Computer Architecture Nvidia Cuda Technology

compare Nvidia's CUDA technology to the general-purpose microprocessor. 


CUDA can perform parallel programming with co-processor offload and additions to C-syntax. This technology can handle multiple threads as mapped kernels. These kernels represent the pending job at any given point of the domain. The threads are handled parallelly and can share the memory. These can also be synchronized. The kernels have scalar C codes (Che, et al., 2008). The technology can create a function declaration to determine whether the work would be executed on GPU or CPU.  The GPU can store the memory variable and a type qualifier can be used to determine this function. Using the kernels with this technology would also ensure identification of the kernels on separate data sets. CUDA uses a five-dimensional structure where a maximum of 512 threads can be used in three-dimensional form and a two-dimensional grid is used. In a single thread blocks the threads work simultaneously but the data can only be retrieved when the blocks have been completed (Halfhill, 2008).

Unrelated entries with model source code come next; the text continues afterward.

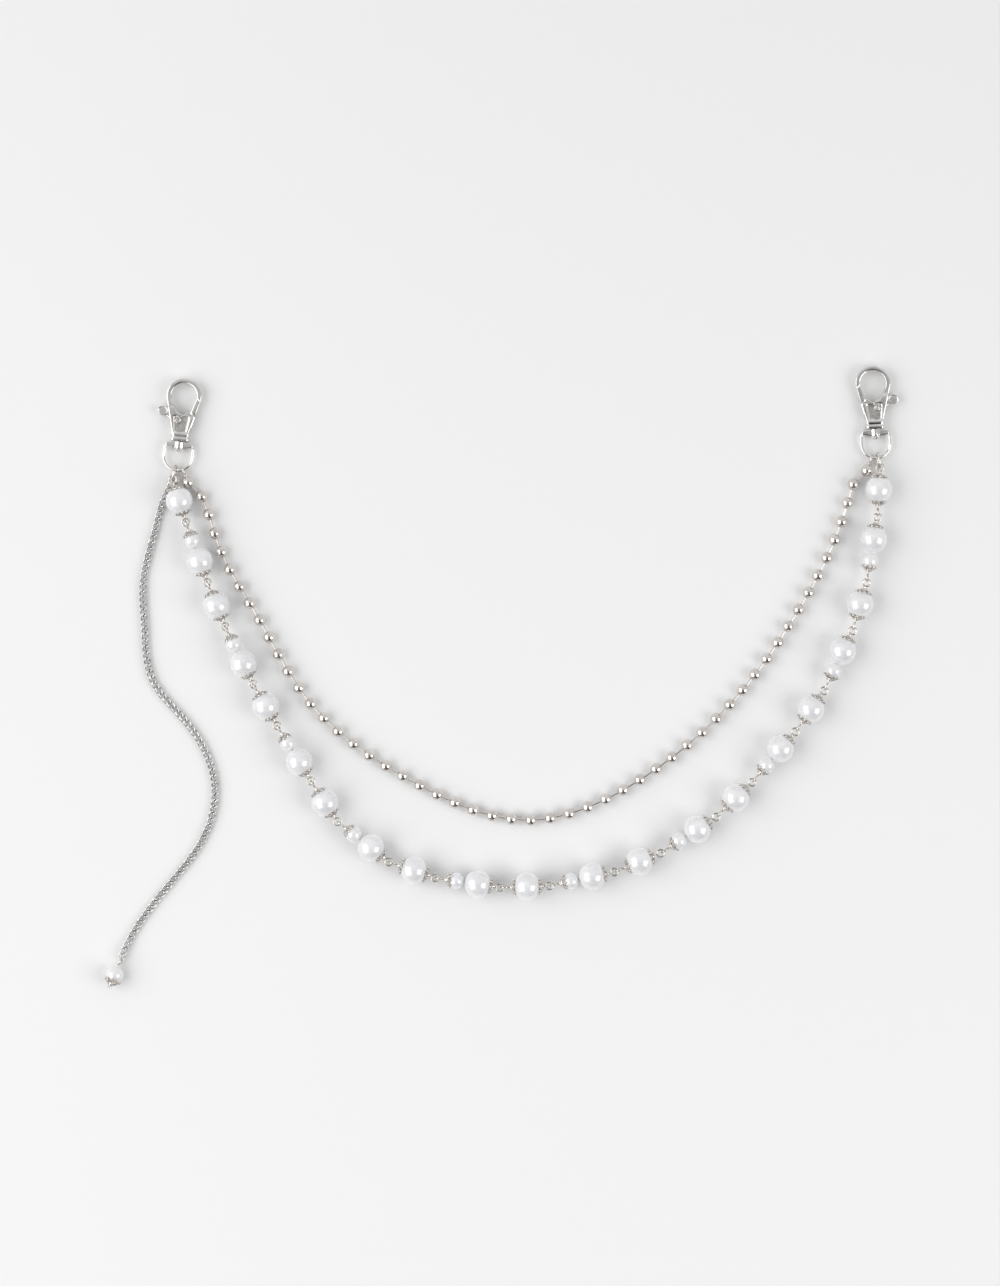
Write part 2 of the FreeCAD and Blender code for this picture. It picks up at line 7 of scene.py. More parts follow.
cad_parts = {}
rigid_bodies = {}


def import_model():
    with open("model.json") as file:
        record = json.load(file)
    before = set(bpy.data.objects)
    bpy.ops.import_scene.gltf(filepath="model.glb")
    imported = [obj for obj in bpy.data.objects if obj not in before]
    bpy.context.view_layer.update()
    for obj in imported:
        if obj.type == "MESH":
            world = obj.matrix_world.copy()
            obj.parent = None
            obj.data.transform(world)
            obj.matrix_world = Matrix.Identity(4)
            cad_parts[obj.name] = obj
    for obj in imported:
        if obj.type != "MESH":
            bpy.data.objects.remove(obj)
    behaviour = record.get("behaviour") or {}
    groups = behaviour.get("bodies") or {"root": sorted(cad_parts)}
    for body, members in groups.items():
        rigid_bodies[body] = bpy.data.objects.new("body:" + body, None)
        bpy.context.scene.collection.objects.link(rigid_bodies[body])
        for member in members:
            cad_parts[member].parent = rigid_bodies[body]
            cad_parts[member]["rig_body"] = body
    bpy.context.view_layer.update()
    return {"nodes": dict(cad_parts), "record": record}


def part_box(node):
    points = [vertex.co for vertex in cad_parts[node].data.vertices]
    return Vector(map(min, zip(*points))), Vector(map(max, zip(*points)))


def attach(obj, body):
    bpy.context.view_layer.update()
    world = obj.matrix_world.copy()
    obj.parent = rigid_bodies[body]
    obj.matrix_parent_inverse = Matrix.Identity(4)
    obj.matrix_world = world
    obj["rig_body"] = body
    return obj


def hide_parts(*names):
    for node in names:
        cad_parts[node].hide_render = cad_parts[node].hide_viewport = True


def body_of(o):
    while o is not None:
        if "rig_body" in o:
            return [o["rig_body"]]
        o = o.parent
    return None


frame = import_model()
mm = 0.001
pi = math.pi
print("frame loaded")


# ---- modelling helpers ----

def deselectAll():
    if bpy.context.mode != "OBJECT":
        bpy.ops.object.mode_set(mode="OBJECT")
    bpy.ops.object.select_all(action="DESELECT")


def onlyThis(piece):
    deselectAll()
    piece.select_set(True)
    bpy.context.view_layer.objects.active = piece


def newest():
    return bpy.context.view_layer.objects.active


def editStart(piece):
    onlyThis(piece)
    bpy.ops.object.mode_set(mode="EDIT")
    bpy.ops.mesh.select_mode(type="VERT")
    bpy.ops.mesh.select_all(action="DESELECT")


def editEnd():
    bpy.ops.object.mode_set(mode="OBJECT")


def pickVerts(piece, test):
    # selects the vertices for which test(place) is true, in edit mode
    bpy.ops.mesh.select_mode(type="VERT")
    bpy.ops.mesh.select_all(action="DESELECT")
    shape = bmesh.from_edit_mesh(piece.data)
    for vert in shape.verts:
        vert.select = test(vert.co)
    shape.select_flush(True)
    bmesh.update_edit_mesh(piece.data)


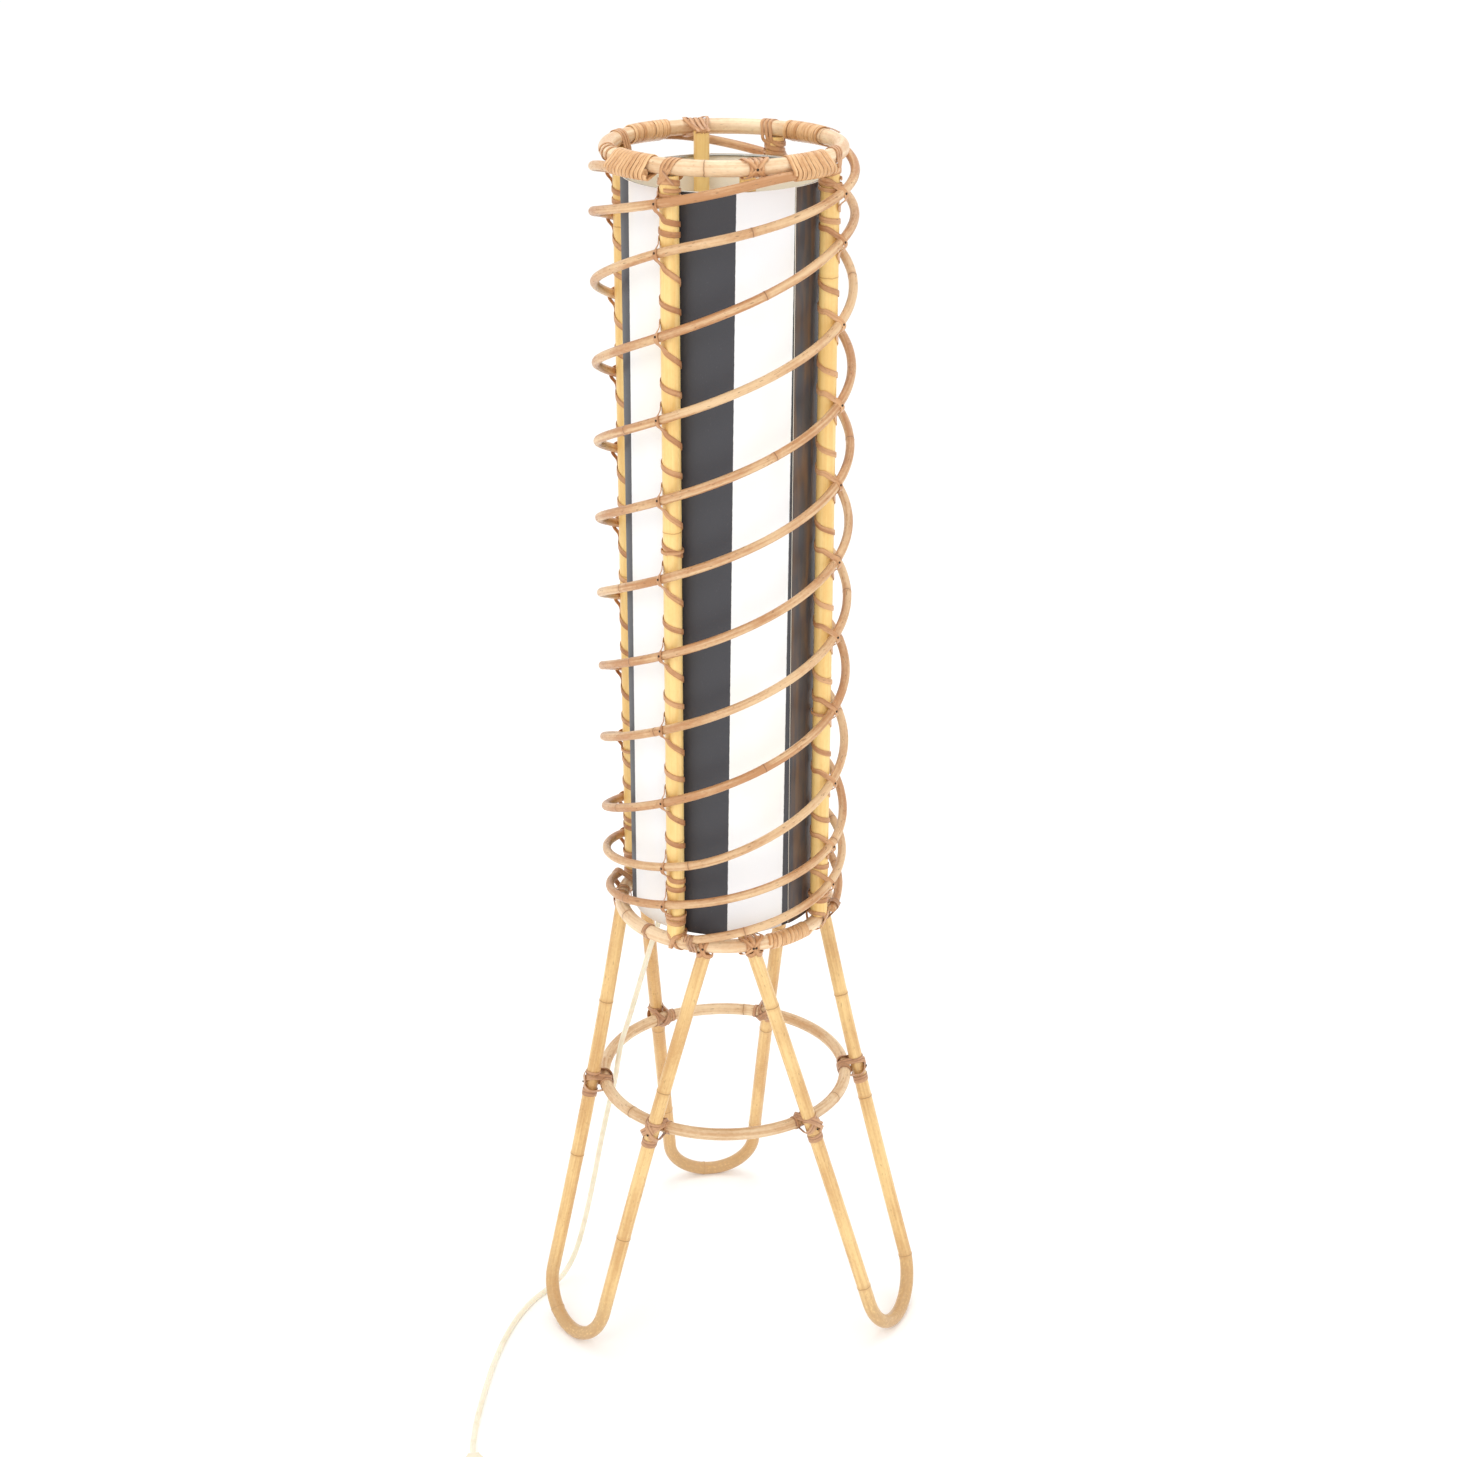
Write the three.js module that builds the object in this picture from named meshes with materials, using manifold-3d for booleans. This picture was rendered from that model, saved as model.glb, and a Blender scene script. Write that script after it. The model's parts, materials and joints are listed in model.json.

The general-purpose microprocessor uses a data path and controller-based system which is dependent on the memory. The data path uses three components, load, store and ALU. There is a circuit system which can store and convert temporary data (Wei-Wu, Rui, Jun-Hua, X, & Long-Bin, 2006). The ALU conducts the logical calculations for data transformation and also produce status signals. The controller creates a sequence of operations and processes them with the help of programs. The main difference between CUDA and general-purpose microprocessor is the ability of parallel computing. Individual task schedules are not necessary in CUDA whereas the general-purpose microprocessor uses clock cycles.